DATASET ENTRIES:
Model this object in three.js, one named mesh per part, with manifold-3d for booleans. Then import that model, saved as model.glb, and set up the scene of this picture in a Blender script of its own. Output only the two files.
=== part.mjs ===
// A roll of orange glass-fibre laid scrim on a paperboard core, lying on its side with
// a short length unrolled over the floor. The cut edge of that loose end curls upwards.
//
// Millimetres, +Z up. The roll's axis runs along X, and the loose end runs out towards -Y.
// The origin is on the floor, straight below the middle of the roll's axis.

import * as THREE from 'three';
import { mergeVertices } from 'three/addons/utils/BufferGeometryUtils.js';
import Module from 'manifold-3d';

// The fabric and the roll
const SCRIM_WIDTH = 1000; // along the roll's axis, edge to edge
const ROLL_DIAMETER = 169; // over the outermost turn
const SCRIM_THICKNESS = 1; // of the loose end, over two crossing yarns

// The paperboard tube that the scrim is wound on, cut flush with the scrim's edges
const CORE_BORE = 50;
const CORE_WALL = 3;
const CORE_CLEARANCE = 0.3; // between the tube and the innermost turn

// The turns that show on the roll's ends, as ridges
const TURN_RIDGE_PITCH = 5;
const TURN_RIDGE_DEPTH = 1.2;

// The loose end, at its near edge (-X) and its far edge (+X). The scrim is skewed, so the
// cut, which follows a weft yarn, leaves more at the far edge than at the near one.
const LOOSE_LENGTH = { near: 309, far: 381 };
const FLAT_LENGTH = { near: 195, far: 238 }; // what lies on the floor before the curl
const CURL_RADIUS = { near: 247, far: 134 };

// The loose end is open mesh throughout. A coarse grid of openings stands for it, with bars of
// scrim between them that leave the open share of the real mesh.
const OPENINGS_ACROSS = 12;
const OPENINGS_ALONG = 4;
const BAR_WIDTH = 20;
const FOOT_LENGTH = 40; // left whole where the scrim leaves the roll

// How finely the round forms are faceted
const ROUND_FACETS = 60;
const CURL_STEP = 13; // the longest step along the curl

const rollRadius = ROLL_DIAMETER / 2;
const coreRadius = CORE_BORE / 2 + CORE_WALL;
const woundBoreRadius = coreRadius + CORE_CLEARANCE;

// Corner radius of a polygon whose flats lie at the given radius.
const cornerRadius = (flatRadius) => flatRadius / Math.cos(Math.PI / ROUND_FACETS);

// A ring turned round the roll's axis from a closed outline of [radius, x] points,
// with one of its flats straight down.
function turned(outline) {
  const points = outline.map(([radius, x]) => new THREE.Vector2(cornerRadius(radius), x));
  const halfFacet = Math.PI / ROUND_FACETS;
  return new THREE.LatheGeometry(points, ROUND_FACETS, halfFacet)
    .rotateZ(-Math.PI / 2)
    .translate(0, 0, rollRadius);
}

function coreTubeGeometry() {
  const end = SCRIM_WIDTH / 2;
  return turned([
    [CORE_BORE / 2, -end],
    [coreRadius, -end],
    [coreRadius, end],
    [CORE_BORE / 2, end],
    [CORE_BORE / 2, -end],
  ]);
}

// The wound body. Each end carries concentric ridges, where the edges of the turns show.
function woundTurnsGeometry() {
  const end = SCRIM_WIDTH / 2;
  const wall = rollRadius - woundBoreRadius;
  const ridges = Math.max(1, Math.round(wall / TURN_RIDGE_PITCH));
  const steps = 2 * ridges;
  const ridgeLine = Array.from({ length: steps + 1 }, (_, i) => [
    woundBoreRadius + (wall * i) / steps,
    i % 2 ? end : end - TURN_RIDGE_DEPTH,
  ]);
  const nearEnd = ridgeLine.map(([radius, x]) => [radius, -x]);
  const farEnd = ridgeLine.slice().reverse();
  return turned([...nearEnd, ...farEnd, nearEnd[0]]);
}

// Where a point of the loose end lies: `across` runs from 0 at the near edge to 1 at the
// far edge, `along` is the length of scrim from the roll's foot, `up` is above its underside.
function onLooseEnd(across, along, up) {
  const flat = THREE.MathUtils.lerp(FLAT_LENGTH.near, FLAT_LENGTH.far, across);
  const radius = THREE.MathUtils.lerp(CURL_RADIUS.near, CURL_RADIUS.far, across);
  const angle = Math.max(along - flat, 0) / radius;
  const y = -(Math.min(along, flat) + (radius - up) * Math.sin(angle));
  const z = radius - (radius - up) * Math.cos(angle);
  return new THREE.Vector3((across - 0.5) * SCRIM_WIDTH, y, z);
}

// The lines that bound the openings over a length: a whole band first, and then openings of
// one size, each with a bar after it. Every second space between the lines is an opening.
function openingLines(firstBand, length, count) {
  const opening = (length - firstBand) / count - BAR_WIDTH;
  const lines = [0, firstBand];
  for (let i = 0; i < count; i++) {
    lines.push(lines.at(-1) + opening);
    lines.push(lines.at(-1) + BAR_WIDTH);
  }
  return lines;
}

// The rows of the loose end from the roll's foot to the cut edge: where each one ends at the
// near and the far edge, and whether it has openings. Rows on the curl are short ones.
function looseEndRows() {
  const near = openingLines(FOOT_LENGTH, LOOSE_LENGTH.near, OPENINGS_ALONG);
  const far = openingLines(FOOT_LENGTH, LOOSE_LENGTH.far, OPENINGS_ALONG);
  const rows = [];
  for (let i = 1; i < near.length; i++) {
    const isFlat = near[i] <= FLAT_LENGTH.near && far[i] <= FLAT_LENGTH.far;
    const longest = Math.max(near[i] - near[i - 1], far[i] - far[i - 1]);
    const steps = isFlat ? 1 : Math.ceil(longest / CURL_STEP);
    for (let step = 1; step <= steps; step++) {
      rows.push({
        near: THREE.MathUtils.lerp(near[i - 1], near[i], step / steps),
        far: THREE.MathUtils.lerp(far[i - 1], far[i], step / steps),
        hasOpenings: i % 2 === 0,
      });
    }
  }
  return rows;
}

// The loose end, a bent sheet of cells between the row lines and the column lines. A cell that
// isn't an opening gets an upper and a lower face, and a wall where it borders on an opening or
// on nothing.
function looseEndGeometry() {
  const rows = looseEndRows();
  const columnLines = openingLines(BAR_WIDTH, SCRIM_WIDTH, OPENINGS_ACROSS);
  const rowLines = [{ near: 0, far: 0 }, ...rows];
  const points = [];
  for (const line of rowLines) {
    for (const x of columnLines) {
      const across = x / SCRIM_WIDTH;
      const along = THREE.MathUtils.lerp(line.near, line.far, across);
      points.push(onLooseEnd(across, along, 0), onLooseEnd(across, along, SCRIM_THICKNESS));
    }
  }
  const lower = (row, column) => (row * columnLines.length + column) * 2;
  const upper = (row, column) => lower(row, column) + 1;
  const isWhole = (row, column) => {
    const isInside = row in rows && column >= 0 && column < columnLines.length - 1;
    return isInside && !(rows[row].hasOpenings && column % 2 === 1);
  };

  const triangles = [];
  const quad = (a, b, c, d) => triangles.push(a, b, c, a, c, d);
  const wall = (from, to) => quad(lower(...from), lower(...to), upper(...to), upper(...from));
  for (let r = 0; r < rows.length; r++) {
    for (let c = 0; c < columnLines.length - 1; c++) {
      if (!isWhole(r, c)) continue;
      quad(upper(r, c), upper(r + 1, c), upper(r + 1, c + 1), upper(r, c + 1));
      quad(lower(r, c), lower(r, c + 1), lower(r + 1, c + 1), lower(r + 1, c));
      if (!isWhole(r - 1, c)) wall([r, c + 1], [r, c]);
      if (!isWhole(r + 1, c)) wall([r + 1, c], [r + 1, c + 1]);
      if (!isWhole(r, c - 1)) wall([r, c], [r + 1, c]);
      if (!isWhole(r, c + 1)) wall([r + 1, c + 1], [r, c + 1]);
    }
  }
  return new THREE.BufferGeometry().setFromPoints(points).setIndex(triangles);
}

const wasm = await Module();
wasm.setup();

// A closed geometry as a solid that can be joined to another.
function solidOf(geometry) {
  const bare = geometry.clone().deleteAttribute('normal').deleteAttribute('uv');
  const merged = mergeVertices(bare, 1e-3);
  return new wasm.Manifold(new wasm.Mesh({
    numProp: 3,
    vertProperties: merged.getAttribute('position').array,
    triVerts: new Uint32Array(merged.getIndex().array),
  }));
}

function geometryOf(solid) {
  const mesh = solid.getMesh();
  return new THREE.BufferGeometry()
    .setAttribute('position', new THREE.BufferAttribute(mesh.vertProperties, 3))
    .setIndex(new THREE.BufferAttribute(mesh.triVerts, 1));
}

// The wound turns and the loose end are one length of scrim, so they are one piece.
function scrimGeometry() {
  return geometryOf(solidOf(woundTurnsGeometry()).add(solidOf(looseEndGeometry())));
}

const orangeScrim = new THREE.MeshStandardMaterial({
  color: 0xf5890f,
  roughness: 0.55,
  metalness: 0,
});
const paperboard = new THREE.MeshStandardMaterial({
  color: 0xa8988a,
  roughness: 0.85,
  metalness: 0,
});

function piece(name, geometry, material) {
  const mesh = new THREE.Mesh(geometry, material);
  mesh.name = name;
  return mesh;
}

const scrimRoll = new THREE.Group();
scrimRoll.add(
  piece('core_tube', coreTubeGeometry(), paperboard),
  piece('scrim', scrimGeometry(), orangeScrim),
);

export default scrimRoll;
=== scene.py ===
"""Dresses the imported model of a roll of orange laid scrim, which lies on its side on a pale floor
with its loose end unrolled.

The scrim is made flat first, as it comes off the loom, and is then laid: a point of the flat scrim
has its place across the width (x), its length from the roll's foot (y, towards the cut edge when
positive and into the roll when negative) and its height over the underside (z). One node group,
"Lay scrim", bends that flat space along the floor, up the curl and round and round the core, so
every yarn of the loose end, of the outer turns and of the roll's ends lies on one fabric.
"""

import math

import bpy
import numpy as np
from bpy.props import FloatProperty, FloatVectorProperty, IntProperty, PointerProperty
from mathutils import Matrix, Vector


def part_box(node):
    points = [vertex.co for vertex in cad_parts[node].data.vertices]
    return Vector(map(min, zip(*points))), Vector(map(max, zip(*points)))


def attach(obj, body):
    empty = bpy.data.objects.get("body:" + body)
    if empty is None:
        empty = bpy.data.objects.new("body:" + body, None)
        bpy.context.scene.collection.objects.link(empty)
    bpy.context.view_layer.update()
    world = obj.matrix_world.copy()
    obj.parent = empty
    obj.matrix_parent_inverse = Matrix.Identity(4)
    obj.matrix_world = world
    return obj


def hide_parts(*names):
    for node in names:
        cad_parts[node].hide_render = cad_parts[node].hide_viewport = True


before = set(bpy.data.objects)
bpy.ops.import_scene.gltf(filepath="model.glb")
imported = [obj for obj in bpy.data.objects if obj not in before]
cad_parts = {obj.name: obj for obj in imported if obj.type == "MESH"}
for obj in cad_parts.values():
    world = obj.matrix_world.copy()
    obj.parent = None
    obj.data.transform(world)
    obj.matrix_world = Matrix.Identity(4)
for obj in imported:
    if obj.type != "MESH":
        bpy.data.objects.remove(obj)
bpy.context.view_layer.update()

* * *

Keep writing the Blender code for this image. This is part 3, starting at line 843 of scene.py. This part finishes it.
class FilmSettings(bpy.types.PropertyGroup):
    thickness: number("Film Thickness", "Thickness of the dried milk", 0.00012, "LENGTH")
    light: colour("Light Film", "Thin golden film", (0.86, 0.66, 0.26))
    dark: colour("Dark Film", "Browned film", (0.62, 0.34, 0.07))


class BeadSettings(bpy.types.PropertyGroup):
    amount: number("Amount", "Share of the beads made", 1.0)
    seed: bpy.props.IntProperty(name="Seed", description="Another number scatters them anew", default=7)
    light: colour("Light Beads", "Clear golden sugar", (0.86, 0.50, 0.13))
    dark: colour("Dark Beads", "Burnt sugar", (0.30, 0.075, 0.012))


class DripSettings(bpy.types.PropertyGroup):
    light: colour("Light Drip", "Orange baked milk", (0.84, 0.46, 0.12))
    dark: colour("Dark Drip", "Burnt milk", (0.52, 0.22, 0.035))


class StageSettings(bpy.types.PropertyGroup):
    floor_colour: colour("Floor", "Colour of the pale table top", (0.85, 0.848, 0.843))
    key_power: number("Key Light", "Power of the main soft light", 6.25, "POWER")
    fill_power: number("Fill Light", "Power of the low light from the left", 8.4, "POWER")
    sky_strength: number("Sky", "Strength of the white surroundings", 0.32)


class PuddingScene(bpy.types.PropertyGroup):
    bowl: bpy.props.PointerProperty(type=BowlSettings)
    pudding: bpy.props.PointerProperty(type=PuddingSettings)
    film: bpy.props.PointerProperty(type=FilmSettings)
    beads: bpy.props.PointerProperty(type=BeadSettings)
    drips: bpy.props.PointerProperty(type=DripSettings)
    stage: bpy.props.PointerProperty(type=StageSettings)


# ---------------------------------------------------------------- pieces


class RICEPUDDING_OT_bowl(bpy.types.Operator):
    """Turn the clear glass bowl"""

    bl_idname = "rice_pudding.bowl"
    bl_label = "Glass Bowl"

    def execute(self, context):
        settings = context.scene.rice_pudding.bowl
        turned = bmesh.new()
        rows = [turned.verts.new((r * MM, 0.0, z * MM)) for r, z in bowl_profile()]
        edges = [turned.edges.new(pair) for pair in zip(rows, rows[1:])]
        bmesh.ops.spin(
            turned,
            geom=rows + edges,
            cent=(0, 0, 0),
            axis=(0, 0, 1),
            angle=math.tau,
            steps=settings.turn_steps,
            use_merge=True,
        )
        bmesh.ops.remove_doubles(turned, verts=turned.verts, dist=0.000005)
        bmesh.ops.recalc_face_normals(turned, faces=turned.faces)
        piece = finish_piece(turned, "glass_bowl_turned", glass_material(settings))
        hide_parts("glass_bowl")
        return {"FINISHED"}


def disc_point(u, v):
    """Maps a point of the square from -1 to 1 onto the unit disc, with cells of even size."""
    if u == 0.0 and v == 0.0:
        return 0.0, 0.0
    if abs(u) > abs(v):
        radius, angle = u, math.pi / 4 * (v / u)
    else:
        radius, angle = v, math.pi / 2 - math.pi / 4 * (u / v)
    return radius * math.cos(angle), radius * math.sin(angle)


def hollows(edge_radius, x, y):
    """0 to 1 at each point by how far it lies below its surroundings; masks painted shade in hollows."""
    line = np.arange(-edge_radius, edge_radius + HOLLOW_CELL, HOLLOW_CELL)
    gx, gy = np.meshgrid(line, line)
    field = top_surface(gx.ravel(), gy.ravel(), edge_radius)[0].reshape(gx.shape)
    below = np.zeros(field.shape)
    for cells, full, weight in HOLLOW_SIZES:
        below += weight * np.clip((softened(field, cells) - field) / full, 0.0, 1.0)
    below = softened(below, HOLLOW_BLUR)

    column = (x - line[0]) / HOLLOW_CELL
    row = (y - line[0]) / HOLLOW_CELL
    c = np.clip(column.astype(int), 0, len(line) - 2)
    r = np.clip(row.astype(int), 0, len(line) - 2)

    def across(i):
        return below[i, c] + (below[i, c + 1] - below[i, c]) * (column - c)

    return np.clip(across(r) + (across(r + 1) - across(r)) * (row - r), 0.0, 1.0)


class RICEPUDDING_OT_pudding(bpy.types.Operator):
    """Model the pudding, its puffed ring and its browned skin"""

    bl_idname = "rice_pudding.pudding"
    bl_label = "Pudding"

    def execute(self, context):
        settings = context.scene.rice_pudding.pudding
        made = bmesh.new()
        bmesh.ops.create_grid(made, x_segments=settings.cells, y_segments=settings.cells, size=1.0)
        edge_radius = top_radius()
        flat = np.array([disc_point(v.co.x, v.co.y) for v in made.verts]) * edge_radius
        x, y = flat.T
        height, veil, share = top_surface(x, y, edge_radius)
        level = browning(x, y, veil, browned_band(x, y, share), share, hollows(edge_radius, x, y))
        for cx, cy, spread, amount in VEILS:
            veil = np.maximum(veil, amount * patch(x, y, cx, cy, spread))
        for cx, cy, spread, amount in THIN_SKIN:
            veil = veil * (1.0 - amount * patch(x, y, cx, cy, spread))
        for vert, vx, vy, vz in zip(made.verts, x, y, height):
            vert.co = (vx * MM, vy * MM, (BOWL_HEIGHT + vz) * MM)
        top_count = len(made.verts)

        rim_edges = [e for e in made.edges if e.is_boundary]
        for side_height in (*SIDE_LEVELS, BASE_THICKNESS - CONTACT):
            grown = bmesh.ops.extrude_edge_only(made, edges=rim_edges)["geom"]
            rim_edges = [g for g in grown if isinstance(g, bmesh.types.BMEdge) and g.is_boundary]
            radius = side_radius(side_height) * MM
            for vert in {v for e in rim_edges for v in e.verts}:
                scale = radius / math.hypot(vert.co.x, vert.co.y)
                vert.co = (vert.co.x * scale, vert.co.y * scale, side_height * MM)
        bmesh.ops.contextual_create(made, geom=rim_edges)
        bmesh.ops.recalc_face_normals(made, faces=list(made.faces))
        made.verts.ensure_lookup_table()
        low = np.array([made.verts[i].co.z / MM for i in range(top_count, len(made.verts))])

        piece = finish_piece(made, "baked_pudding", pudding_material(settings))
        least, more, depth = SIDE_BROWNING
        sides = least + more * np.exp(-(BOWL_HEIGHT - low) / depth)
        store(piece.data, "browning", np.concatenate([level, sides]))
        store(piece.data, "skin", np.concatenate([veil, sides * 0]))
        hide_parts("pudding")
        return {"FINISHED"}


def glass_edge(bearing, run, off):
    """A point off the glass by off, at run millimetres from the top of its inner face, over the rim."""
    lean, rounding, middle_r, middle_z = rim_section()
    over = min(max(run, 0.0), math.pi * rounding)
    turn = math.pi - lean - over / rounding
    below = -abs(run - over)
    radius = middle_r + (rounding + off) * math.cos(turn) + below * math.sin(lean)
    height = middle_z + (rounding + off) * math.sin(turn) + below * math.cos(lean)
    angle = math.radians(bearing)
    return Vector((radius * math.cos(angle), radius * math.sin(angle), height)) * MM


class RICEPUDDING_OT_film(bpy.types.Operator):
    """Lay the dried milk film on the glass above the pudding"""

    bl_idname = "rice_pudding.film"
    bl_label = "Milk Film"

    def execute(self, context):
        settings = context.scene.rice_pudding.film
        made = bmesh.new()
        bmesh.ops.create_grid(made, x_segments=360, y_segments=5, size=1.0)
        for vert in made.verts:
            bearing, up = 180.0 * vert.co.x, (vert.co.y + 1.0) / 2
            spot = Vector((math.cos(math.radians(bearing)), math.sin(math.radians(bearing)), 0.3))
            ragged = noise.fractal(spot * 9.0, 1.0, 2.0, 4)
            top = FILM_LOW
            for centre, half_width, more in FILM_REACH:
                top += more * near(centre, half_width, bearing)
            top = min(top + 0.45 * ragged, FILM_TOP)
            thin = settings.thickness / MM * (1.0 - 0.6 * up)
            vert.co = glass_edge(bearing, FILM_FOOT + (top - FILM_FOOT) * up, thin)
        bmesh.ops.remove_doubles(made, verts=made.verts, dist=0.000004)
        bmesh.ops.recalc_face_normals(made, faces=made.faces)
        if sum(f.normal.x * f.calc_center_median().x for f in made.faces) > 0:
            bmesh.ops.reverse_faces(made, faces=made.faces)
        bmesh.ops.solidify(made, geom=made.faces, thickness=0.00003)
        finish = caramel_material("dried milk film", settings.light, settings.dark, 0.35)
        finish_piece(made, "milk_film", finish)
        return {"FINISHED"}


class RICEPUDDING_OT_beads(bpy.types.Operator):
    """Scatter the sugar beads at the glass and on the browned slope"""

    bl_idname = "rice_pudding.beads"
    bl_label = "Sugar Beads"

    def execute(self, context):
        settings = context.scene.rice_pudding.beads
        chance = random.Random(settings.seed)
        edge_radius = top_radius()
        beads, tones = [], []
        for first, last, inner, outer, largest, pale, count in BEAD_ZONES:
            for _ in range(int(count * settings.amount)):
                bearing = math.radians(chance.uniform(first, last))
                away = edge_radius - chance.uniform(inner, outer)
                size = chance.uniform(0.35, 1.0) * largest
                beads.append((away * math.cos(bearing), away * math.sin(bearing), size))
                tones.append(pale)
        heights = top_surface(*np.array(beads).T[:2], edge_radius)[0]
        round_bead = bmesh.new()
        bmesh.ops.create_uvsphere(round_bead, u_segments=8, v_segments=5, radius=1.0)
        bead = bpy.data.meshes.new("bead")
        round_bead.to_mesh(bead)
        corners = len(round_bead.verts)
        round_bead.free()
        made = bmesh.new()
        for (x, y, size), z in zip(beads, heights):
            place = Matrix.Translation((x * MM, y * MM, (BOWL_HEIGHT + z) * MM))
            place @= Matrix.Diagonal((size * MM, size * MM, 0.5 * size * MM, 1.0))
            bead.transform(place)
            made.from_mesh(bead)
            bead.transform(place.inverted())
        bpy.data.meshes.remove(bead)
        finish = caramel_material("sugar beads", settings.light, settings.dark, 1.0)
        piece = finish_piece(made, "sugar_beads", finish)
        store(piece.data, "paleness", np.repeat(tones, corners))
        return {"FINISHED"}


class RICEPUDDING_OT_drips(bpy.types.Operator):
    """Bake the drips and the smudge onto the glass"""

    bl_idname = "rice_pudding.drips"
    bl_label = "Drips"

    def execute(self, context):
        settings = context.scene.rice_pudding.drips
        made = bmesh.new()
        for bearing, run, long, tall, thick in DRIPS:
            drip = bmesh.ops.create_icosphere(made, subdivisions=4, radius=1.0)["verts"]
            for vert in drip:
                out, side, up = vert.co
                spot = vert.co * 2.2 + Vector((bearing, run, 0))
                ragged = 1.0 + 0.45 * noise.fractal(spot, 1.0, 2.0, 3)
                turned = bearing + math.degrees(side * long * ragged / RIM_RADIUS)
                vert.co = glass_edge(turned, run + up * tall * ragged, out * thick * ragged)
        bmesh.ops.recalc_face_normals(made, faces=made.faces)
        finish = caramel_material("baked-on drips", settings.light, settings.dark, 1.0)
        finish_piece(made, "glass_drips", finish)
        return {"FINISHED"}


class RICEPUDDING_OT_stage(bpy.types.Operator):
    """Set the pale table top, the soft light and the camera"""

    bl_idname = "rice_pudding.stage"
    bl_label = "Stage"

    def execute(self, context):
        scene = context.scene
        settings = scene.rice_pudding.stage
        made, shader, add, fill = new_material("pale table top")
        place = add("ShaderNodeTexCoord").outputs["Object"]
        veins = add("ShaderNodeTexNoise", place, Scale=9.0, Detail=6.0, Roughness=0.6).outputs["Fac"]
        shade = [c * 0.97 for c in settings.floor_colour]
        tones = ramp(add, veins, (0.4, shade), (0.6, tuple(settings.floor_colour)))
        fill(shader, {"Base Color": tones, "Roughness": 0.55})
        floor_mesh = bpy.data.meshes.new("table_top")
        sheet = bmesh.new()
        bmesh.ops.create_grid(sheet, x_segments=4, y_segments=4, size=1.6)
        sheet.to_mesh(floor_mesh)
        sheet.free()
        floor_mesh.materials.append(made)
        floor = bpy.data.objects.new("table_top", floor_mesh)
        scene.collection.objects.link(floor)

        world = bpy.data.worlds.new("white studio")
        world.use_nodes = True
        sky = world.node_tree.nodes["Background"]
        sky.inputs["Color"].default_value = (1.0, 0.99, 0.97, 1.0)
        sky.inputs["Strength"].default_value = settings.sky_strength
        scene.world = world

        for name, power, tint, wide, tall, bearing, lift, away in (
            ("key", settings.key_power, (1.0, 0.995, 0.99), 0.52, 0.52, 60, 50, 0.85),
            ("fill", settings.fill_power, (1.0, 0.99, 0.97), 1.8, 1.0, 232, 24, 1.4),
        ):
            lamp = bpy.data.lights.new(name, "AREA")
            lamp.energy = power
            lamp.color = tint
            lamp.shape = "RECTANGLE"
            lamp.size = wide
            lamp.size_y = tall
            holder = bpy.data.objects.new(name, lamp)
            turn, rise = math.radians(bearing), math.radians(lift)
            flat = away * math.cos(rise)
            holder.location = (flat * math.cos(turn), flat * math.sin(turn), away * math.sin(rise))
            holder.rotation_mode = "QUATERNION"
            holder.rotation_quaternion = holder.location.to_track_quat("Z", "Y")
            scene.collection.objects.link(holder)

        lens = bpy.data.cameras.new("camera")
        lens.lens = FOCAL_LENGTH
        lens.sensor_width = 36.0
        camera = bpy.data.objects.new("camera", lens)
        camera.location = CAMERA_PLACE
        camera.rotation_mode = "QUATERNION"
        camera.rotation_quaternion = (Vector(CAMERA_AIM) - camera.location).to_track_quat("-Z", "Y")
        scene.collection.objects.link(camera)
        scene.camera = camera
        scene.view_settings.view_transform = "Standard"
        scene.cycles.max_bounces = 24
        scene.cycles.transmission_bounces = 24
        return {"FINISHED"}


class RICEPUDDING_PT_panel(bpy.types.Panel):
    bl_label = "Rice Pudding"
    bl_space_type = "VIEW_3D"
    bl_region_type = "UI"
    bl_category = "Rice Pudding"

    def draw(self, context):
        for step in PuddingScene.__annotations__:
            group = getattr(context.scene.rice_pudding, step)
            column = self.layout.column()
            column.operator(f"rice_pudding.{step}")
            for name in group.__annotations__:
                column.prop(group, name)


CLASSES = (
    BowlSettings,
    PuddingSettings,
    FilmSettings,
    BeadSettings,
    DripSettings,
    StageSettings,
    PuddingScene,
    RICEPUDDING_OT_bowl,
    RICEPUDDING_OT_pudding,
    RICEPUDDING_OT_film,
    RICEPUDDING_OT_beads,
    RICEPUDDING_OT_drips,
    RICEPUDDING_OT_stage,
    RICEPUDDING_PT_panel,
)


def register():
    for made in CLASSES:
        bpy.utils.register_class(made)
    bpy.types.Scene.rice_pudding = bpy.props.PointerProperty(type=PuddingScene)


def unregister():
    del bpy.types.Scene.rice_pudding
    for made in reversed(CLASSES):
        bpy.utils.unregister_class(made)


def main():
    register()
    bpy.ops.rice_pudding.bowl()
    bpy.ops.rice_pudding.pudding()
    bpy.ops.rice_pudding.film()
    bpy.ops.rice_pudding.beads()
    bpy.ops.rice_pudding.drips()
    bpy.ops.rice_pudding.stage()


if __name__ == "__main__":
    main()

GIVEN EXERCISE: Read the entries and show each line that mentions "True".

TASK OUTPUT:
        cad_parts[node].hide_render = cad_parts[node].hide_viewport = True
            use_merge=True,
        world.use_nodes = True